Multiple global studies now point to an uncomfortable reality—less than half of employees trust their senior leaders. This trust deficit is not a soft, emotional concern. It is a hard business problem with measurable consequences: lower engagement, weaker productivity, higher attrition, and reduced organizational resilience.

In an era defined by economic uncertainty, AI-driven disruption, and rapid workforce change, leadership credibility has become a decisive competitive advantage—or a fatal weakness.

Why Trust in Leadership Is Breaking Down

The erosion of trust is rarely caused by a single scandal or dramatic failure. More often, it stems from everyday leadership behaviors that accumulate over time.

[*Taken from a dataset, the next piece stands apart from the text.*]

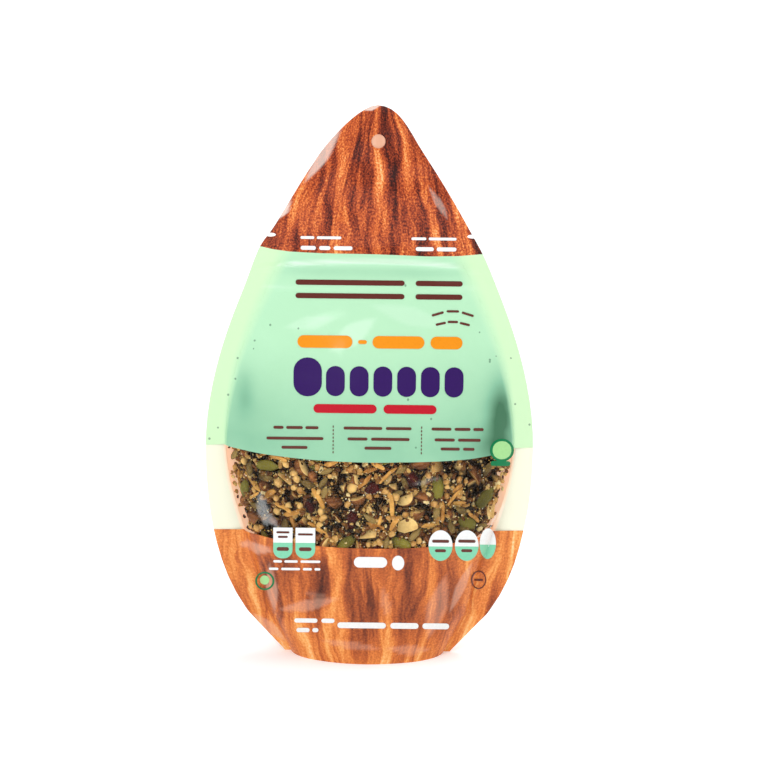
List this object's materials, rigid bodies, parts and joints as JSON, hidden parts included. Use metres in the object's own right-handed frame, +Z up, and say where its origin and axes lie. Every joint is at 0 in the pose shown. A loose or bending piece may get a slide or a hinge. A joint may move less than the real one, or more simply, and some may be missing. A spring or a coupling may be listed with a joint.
{
  "type": "stand-up pouch of granola",
  "caption": "Shut stand-up pouch with an almond-shaped outline, a clear window over granola, side seals, a zip below the header, tear notches and a gusseted foot.",
  "frame": {"origin": "on the floor, in the middle of the foot", "axes": "+Z up from the foot to the crown, +X along the width, -Y out of the front with the window, so Y is the depth"},
  "size_m": [0.1652, 0.0526, 0.28],
  "materials": {
    "printed_film": "glossy printed film, mint green with brown above the zip and below the window",
    "clear_film": "clear glossy film",
    "granola": "rough baked clusters of nuts and seeds"
  },
  "bodies": {
    "root": {"pouch": "printed_film", "window_film": "clear_film", "granola": "granola"}
  },
  "joints": []
}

Employees lose trust when leaders:

  • Make major decisions without explaining the rationale
  • Communicate selectively or inconsistently
  • Avoid accountability when outcomes fall short
  • Reverse course without acknowledging past commitments

These actions signal uncertainty and detachment, creating what psychologists call low psychological safety. When employees don’t feel informed or respected, they disengage—not necessarily by quitting immediately, but by withholding discretionary effort.

The result is a workforce that shows up physically, but not cognitively or emotionally.

The Business Cost of Distrust

From a strategic standpoint, low trust is expensive.

Organizations with poor leadership trust experience:

  • Slower execution and decision paralysis
  • Resistance to change initiatives
  • Higher burnout and attrition among high performers
  • Reduced innovation due to fear of speaking up

In contrast, companies with high-trust leadership cultures consistently outperform peers on engagement, retention, and long-term value creation. Trust, in effect, acts as an organizational lubricant—reducing friction and accelerating alignment.

What High-Trust Leaders Do Differently

Trustworthy leadership is not about charisma or grand speeches. It is built through repeatable, observable behaviors. Research and real-world practice point to four actions that consistently rebuild trust.

1. They Measure Trust—Not Assume It

High-performing organizations treat trust as a metric, not a mood. They regularly assess employee sentiment through structured surveys, feedback loops, and listening sessions.

More importantly, they close the loop—sharing findings transparently and communicating what will change as a result. This signals that employee voices matter, even when feedback is uncomfortable.

2. They Explain the ‘Why’ Behind Decisions

One of the strongest predictors of trust is not agreement—but understanding.

Employees are far more likely to trust leaders who explain:

  • The constraints behind decisions
  • The trade-offs considered
  • The long-term intent, even if short-term outcomes are difficult

When leaders articulate the reasoning behind choices, employees may still disagree—but they no longer feel ignored or misled.

3. They Encourage Real Dialogue, Not Performative Communication

Trust grows in two-way conversations, not top-down announcements.

Leaders who invite questions, acknowledge uncertainty, and show empathy create space for honesty. They don’t rush to defend every decision; instead, they listen first.

This openness builds relational trust—especially during periods of change, restructuring, or crisis.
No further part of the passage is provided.